Время большого голода прошло, тело мое окрепло, и забытая ранее потребность в душевном общении вновь проснулась. Как бы то ни было, а ностальгия истощала меня. Время от времени восхитительные картины в бесконечной дали прошлых дней, оживая, мучили меня. Я больше не мог закрываться от внешнего мира. Постепенно я начал принимать участие в общественной жизни нашей деревушки. С дружелюбным господином А., которому я был обязан работой в колонии, мы встречались все чаще и чаще, и вскоре нас связала искренняя дружба, основанная на духовном родстве и любви к музыке. Несколько раз мы выступали в публичных концертах; среди прочего мы играли фа-мажорный «Романс» Бетховена в переложении для скрипки и клавира. Мое мастерство игры на фортепиано было гораздо ниже уровня игры на скрипке господина А., ведь он был профессиональным скрипачом (позднее он играл в Томском симфоническом оркестре). Вечер песни, проведенный втроем с молодой непрофессиональной артисткой, у которой был красивый альт, был одобрительно принят местной публикой. Среди моих новых знакомых был и образованный молодой человек, который только что демобилизовался с военной службы. Он прошел всю войну до Берлина, посмотрел мир и немного говорил по-немецки. Казалось, он находил удовольствие в общении со мной, а из нескольких его высказываний я сделал вывод, что он разделяет большевистские взгляды, считая их единственно верными.

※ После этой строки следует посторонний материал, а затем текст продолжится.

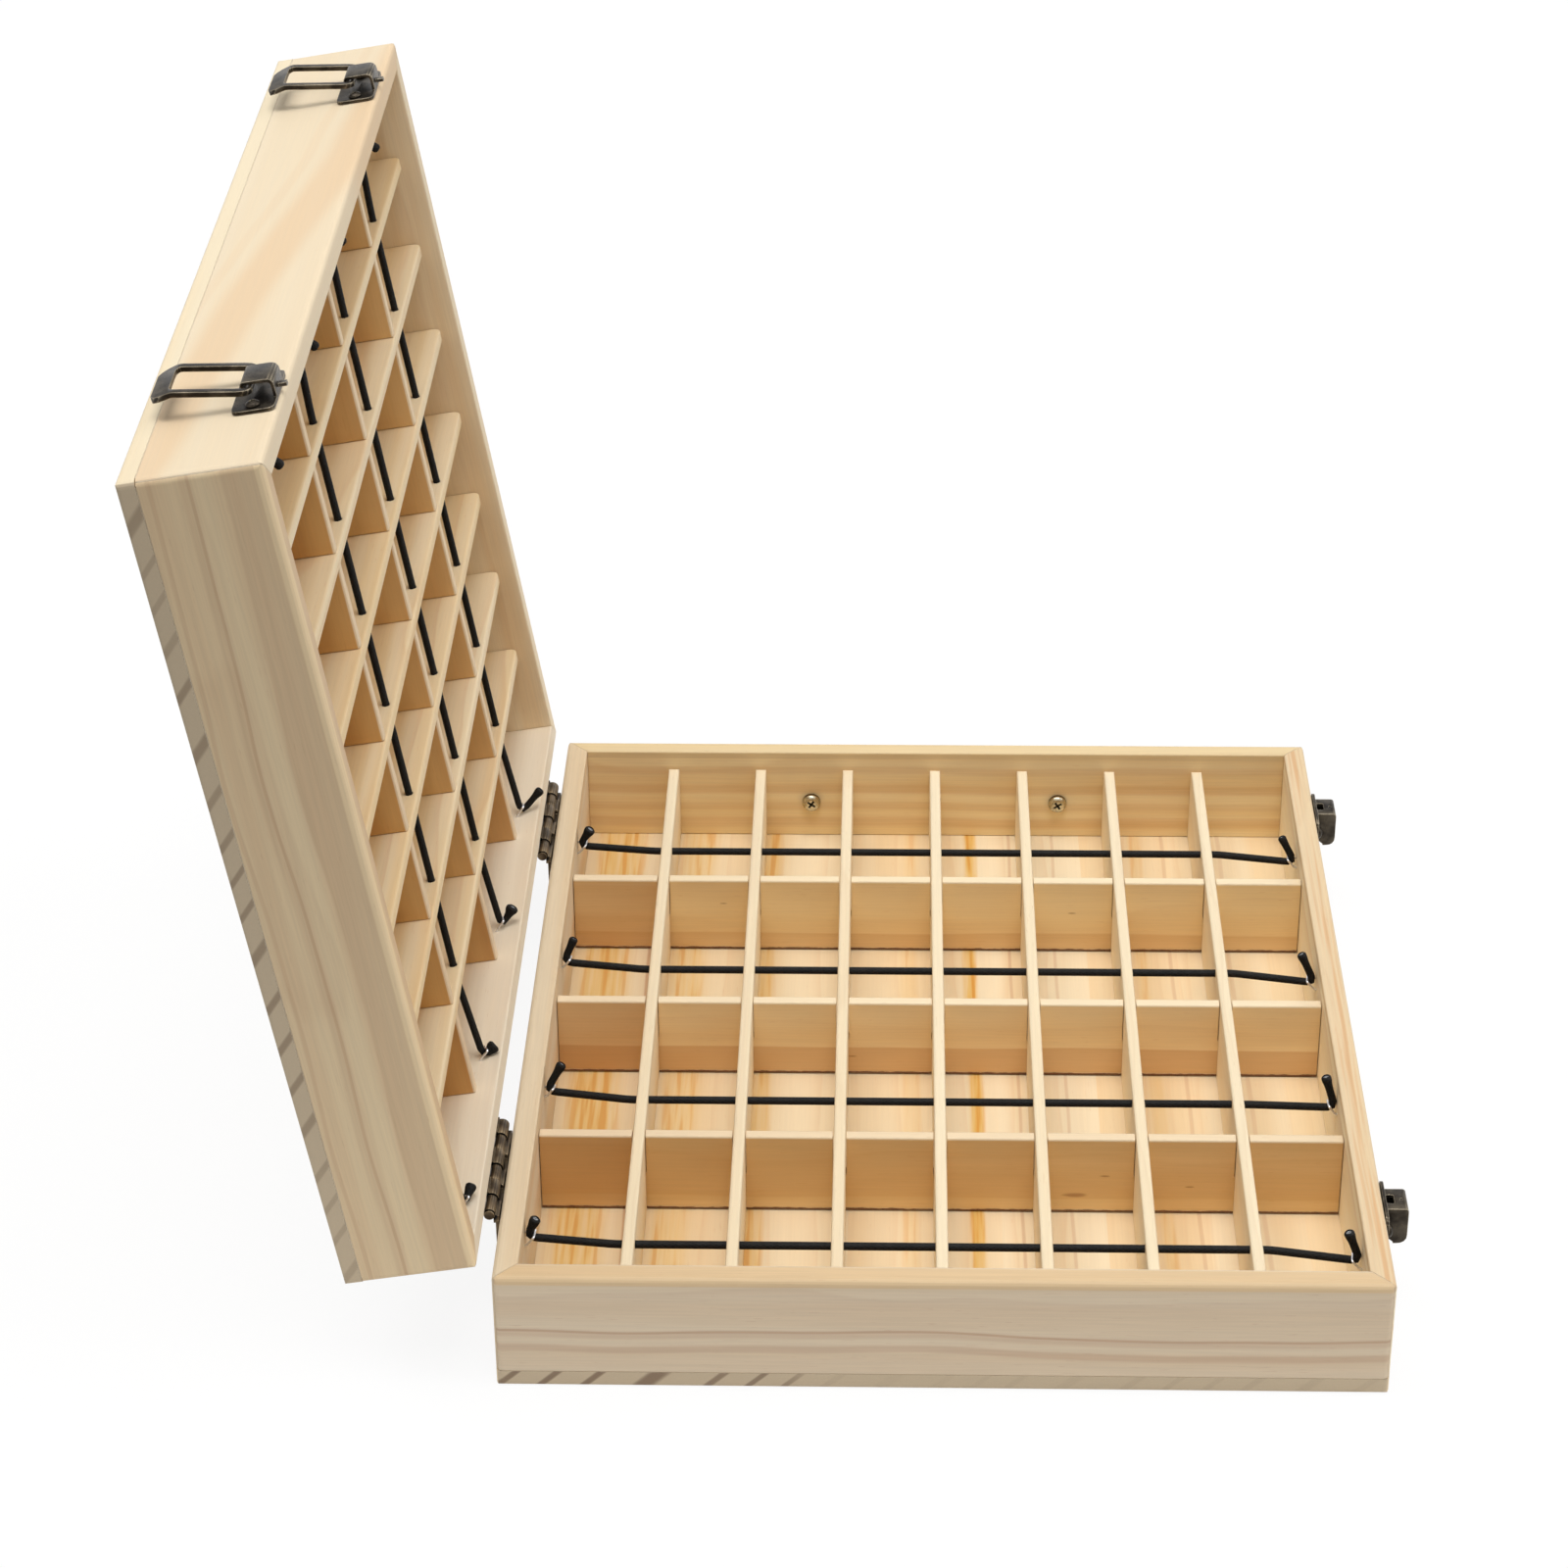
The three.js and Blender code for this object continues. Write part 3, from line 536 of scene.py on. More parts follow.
def glued_board(name, tray, look, seed, amber, brown, sawn_rings):
    """Strips of pine glued side by side along Y, with end grain on the near and far edges."""
    graph = Surface(name)
    along, across, through = grain_frame(graph, tray, "panel")
    strips = graph.add("TexVoronoi", voronoi_dimensions="1D")
    graph.feed(strips.inputs["W"], across / 36 + seed)
    strips.inputs["Randomness"].default_value = 0.8
    strips.inputs["Scale"].default_value = 1
    pick = graph.split(graph.value(strips, "Color"))
    moved = (along + pick[0] * 700, across + pick[1] * 150, through - pick[2] * 45)
    vector = graph.join(*moved)
    colour = graph.mix(graph.step(pick[0], 0.2, 1.0, 0.0, 0.5), look.pale, look.warm)
    bands = graph.noise(vector, (320, look.band_width, look.band_width), seed, 1.5)
    colour = graph.mix(graph.step(bands, 0.45, 0.7, 0.0, look.bands), colour, look.warm)
    rings = ring_lines(graph, look, moved, seed)
    colour = graph.mix(rings * look.grain, colour, look.late)
    wavy = wandering(graph, along, across, 7, seed)
    patchy = graph.noise(graph.join(along, across, through), (60, 3, 3), seed + 2, 2)
    yellow = line_mask(graph, wavy, amber) * graph.step(patchy, 0.25, 0.6, 0.45, 1.0)
    colour = graph.mix(yellow, colour, srgb(236, 192, 108))
    core = yellow * graph.step(patchy, 0.5, 0.64)
    colour = graph.mix(core * 0.7, colour, srgb(222, 148, 62))
    colour = graph.mix(line_mask(graph, wavy, brown), colour, srgb(184, 118, 72))
    edge = CASE_DEPTH / MM / 2
    sawn = graph.step(abs(along), edge - 0.9, edge - 0.4)
    colour = graph.mix(sawn, colour, end_grain(graph, across, through, sawn_rings, seed))
    sanded(graph, look, colour, vector, seed)
    return graph.material


# Metal and elastic


def knuckle_gap_shade(graph, place, end):
    """Painted shade: dark bands over the gaps between the knuckles of a hinge, counted from one
    end of it.
    """
    x, y, z = graph.split(graph.vector("SUBTRACT", place, HINGE / MM))
    away = abs(graph.math("FRACT", (y - end / MM) / (KNUCKLE_PITCH / MM)) - 0.5)
    barrel = graph.step(graph.math("SQRT", x**2 + z**2), 3.0, 3.4, 1.0, 0.0)
    return graph.step(away, 0.455, 0.475) * barrel


def bronze(name, dark, light, rubbed_and_lit, rough=0.42, hinge_end=None):
    """Blackened brass: cloudy patina, paler edges that are partly rubbed wear and partly a painted
    highlight, painted shade in the crevices and between hinge knuckles, and a fine pitted skin.
    """
    graph = Surface(name)
    place = graph.millimetres()
    clouds = graph.noise(place, (7, 7, 7), 3, 2)
    pits = graph.noise(place, (0.5, 0.5, 0.5), 8, 3)
    normal, edge = graph.eased(0.4 * MM)
    colour = graph.mix(graph.step(clouds, 0.36, 0.7), dark, light)
    # Paler edges: partly rubbed wear, partly a painted highlight
    colour = graph.mix(edge * graph.step(clouds, 0.25, 0.6, 0.45, 1.0), colour, rubbed_and_lit)
    # Painted shade: darker in the crevices, driven by an occlusion node
    crevice = graph.add("AmbientOcclusion", samples=4)
    crevice.inputs["Distance"].default_value = 1.6 * MM
    crevice_shade = graph.step(graph.value(crevice, "AO"), 0.35, 0.8, 0.9, 0.0)
    colour = graph.mix(crevice_shade, colour, srgb(20, 17, 14))
    # Painted shade in the gaps between the hinge knuckles
    if hinge_end is not None:
        colour = graph.mix(knuckle_gap_shade(graph, place, hinge_end), colour, srgb(12, 10, 8))
    graph.shade(colour, graph.step(pits, 0.2, 0.8, rough - 0.1, rough + 0.12), 0.85)
    graph.bump(pits, 0.04 * MM, 0.5, normal)
    return graph.material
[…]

Март принес с собой приятный поворот в моих домашних обстоятельствах. Мне дали маленькую комнату с одним окошком, выходящим на улицу, на первом этаже так называемого «восьмиквартирника». Противоположная сторона улицы граничила с самой крутой отвесной частью холма, на котором располагалась Дзержинка, и была не застроена, так что через обширную низменность, простиравшуюся от нашей деревушки до границы города, можно было различить очертания Томска. В респектабельном «восьмиквартирнике» квартиры состояли из двух-трех комнат и кухни. В моей комнатке, которая на самом деле была частью одной из квартир, но имела отдельный вход, были розетка и маленькая электроплитка; прошли времена отвратительной общественной кухни! Кроме того, я обзавелся наконец правильной кастрюлей и сковородкой, на которой исправно жарил восхитительные омлеты.

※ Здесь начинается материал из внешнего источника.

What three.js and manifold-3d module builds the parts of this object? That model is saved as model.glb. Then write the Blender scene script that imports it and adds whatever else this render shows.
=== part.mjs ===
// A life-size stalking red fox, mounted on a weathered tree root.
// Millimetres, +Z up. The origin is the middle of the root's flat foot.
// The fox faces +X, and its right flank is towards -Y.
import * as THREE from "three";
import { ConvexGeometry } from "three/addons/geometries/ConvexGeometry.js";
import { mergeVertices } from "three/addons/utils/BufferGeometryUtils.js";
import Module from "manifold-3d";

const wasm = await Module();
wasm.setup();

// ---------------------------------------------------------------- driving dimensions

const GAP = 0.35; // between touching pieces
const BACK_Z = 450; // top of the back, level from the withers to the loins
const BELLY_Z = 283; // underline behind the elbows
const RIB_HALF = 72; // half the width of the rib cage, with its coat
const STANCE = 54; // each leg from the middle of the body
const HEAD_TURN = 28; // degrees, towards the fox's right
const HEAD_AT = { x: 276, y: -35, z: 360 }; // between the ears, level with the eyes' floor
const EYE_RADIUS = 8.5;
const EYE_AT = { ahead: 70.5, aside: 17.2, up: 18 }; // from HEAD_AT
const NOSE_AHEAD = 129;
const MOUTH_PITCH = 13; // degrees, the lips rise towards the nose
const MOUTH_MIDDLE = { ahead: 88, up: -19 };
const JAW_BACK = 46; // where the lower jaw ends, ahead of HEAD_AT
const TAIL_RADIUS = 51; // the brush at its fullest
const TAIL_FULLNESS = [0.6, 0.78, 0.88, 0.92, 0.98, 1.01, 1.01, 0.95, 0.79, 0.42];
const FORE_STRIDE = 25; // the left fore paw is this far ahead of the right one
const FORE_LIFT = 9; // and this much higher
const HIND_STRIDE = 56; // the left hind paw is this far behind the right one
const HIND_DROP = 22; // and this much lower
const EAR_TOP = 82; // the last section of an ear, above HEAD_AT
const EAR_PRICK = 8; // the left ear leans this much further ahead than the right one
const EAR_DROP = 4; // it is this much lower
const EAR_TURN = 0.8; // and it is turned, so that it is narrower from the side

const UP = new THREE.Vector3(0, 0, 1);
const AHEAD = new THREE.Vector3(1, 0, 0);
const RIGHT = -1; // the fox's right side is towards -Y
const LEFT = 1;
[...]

Повседневное питание стало заметно лучше. Кроме хлебного пайка нам теперь ежемесячно выделяли яичный порошок, перловку и немного масла. Я не получал только сахар, который, как и другие лакомые кусочки, доставался лишь жирным бюрократам. (Все эти годы, кроме пары ягод малины в Сталинке, я не ел ничего сладкого. Однажды, когда мама маленькой Софии во время урока немецкого предложила мне чашечку кофе и при этом рассыпала немного сахарной пудры, у меня был большой соблазн слизать ее со стола.)

На стене моих новых «апартаментов» — какое удобство — висело маленькое черное радио. Я с недоверием рассмотрел аппарат: задолго до того как роман Джорджа Оруэлла «1984» попал мне в руки, при виде этого «народного радио» у меня зародилось подозрение, что, возможно, в него вмонтировано подслушивающее устройство. Поэтому вечером, после того как я прослушивал отфильтрованные «последние новости» и «доклады», среди которых мне приходилось терпеть парочку бодрых маршей, я предусмотрительно вытаскивал вилку подозрительного устройства из розетки, после чего не без удовольствия говорил: «Да пошли вы все!..» и спокойно шел спать.

Когда в шестой части света все поставлено с ног на голову, то и торговля существует по правилам, вывернутым наизнанку: не продавец старается для клиента, а наоборот, покупатель — для продавца. Валентина Петровна, продавщица нашего единственного продуктового магазина, была некоронованной королевой Дзержинки. Ведь от ее милости зависело, отрежет она вам от сыра мягкий кусок из серединки или здоровенную корку, бросите вы на сковородку чистое, без примеси мясо или большущую кость. Было забавно наблюдать, как даже высокопоставленные чиновники и уважаемые женщины по-кошачьи изгибались перед ней. «О, Валентина Петровна, так рано и уже на работу?» — мурлыкали они, едва завидев ее утром. «Всё трудитесь, Валентина Петровна!» — заливались они, когда встречали ее вечером, и уже шепотом, как кода: «Скоро ли поступит хорошая говядина?» Я бы довольствовался и хвостиком поросенка, если бы его как-то можно было использовать, но для «таких, как я» оставалось лишь молчаливое презрение.